Votre plus grande fierté ? Votre plus grand plaisir ?

Céline : Fierté d’avoir réussi à établir un semblant d’autodiscipline pour mener ce travail à bien. Fierté de voir les auteurs que j’ai traduits être lus et aimés. Le plus grand plaisir, le moment de plus grande exaltation, c’est quand on me contacte pour me proposer quelque chose, l’idée de découvrir un nouvel auteur, de lancer une nouvelle collaboration, de porter une nouvelle voix.
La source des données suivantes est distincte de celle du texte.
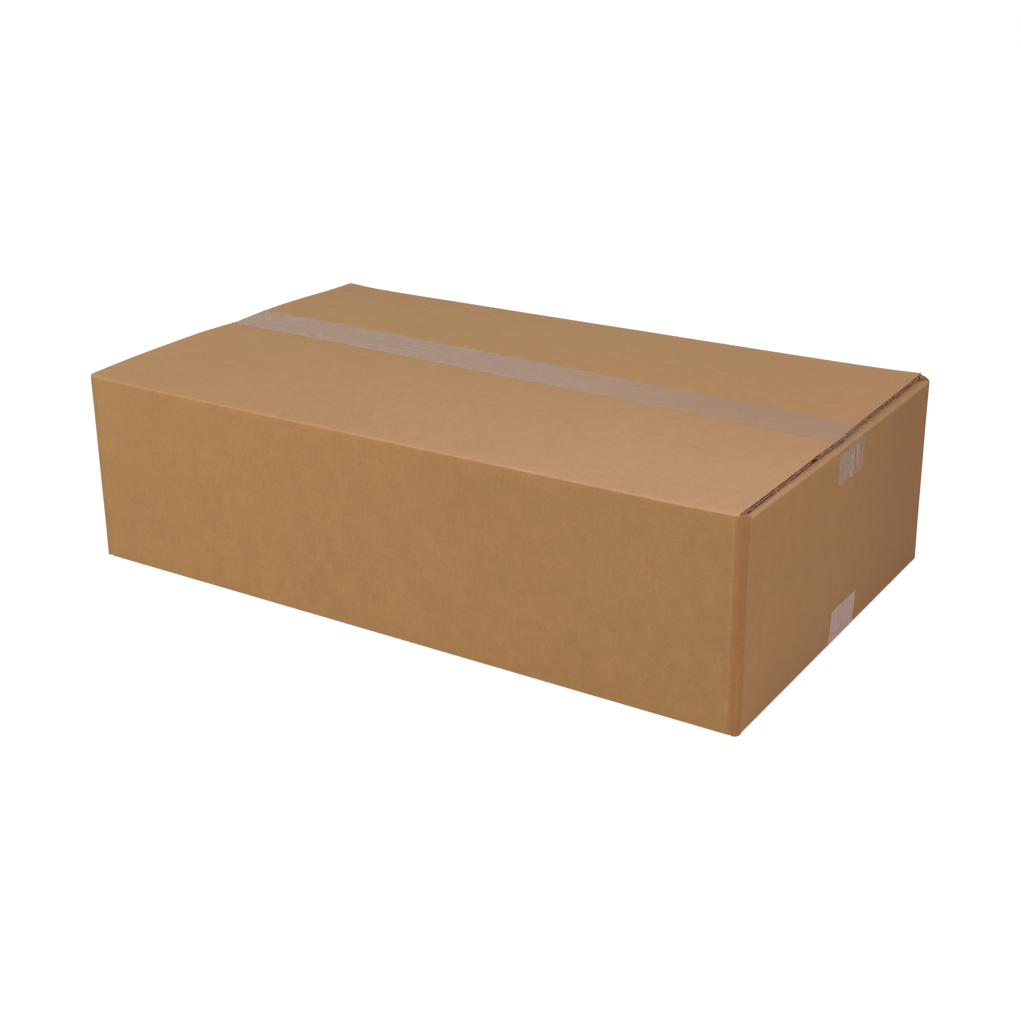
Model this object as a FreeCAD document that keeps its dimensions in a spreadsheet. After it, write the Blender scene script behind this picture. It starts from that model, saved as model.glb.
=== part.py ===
# A closed shipping carton of double-wall corrugated board, taped along its top and bottom seams.
# Length runs along X, width along Y, height along Z. The origin is the middle of the base, on the floor.
# All sizes are in millimetres.
import FreeCAD, Part
import math
import os

import Sketcher
from FreeCAD import Vector

doc = FreeCAD.newDocument("carton")
sheet = doc.addObject("Spreadsheet::Sheet", "dims")

# The driving sizes, each written once, with what it is on the real box.
SIZES = [
    ("box_length", 613, "outside length, over the end walls"),
    ("box_width", 366, "outside width, over the long walls"),
    ("fold_height", 168, "height of the long walls' top folds"),
    ("board", 5.5, "thickness of the double-wall board"),
    ("corner_radius", 8, "outside radius of the four upright creases"),
    ("fold_radius", 5, "outside radius of the flap folds"),
    ("flap_depth", 183, "depth of the inner flaps, half the width"),
    ("flap_side_gap", 2, "room between an inner flap and a long wall"),
    ("layer_gap", 0.3, "room between the inner and the outer flaps"),
    ("seam_gap", 0.6, "slit between the two outer flaps"),
    ("seam_offset", 7, "how far the seam lies behind the middle"),
    ("lid_rise", 3.8, "how far the closed flaps rise above their folds"),
    ("seam_dip", 1.2, "how far the flaps dip again at the seam"),
    ("crest_inset", 45, "from the seam to the highest line of a flap"),
    ("right_setback", 5, "from the right end wall to the outer flaps' cut ends"),
    ("left_setback", 1.5, "from the left end wall to the outer flaps' cut ends"),
    ("slot_margin", 0.7, "how far the corner slots run below the end folds"),
    ("base_setback", 7, "from an end wall to the bottom flaps' cut ends"),
    ("base_lift", 0.5, "room for the tape under the bottom seam"),
    ("valley_flat", 35, "half width of the lifted strip at the bottom seam"),
    ("valley_run", 10, "width of the slope beside that strip"),
    ("liner", 0.6, "thickness of one paper liner at a cut end"),
    ("flute_depth", 2.5, "how deep the open flutes show at a cut end"),
    ("flute_margin", 2, "solid board left at both ends of an open flute"),
    ("lap_width", 38, "width of the glued lap inside the back wall"),
    ("lap_clearance", 1, "from the lap to the flaps above and below it"),
    ("tape_width", 50, "width of the sealing tape"),
    ("tape_thickness", 0.1, "thickness of the sealing tape, with its adhesive"),
    ("tape_gap", 0.02, "room between the tape and the board"),
    ("tape_offset", 10, "how far the tape's middle lies behind the box's middle"),
    ("top_tail", 34, "from the fold height down to the end of the top tape"),
    ("base_tail", 29, "from the floor up to the end of the bottom tape"),
]


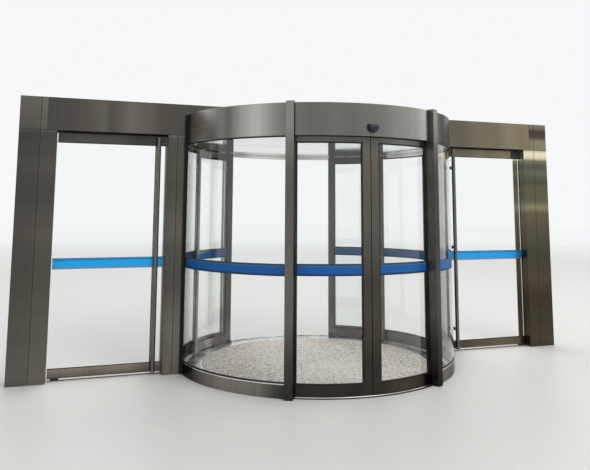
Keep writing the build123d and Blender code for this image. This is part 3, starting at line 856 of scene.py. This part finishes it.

Jacques : J’ai beau ne pas être dupe quant à l’immense degré de chance qu’il faut avoir pour être lauréat d’un prix quelconque dans le domaine de la littérature, je ne peux m’empêcher d’avoir une affection (et une fierté) particulière pour ma traduction de Désert Solitaire, d’Edward Abbey, qui m’a valu en 2011 à la fois le prix Maurice-Edgar Coindreau (meilleure traduction de littérature américaine) et le prix Amédée Pichot de la Ville d’Arles (meilleure traduction toutes langues confondues). Je suis aussi très fier d’avoir eu la chance de traduire ce grand classique qu’est le Walden, de Thoreau. Quant à mon plaisir, il était très grand pour les deux œuvres que je viens de citer, mais il a été grand aussi pour beaucoup d’autres – sinon pour tous, en fait. J’ai essayé de les lister ici, je n’y arrive pas, je sais que je vais en oublier, et ce ne serait pas juste.

Yann.

3 commentaires

  1. Merci beaucoup pour ce billet, très très intéressant.
    Je trouve que le sujet de la traduction littéraire est passionnant. Je ne pense pas avoir lu de livres traduits par Céline Leroy mais j’ai lu plusieurs traductions de Jacques Mailhos, grande fan que je suis des éditions Gallmeister.

    1. lerayyann

      Merci Emma pour votre retour ! A titre personnel, en ce qui concerne les romans traduits par Céline, j’ai été très marqué par « Parmi les loups et les bandits » d’Atticus Lish, paru chez Buchet-Chastel (il apparaît d’ailleurs sur la photo en fin d’article). Bonne journée. Yann.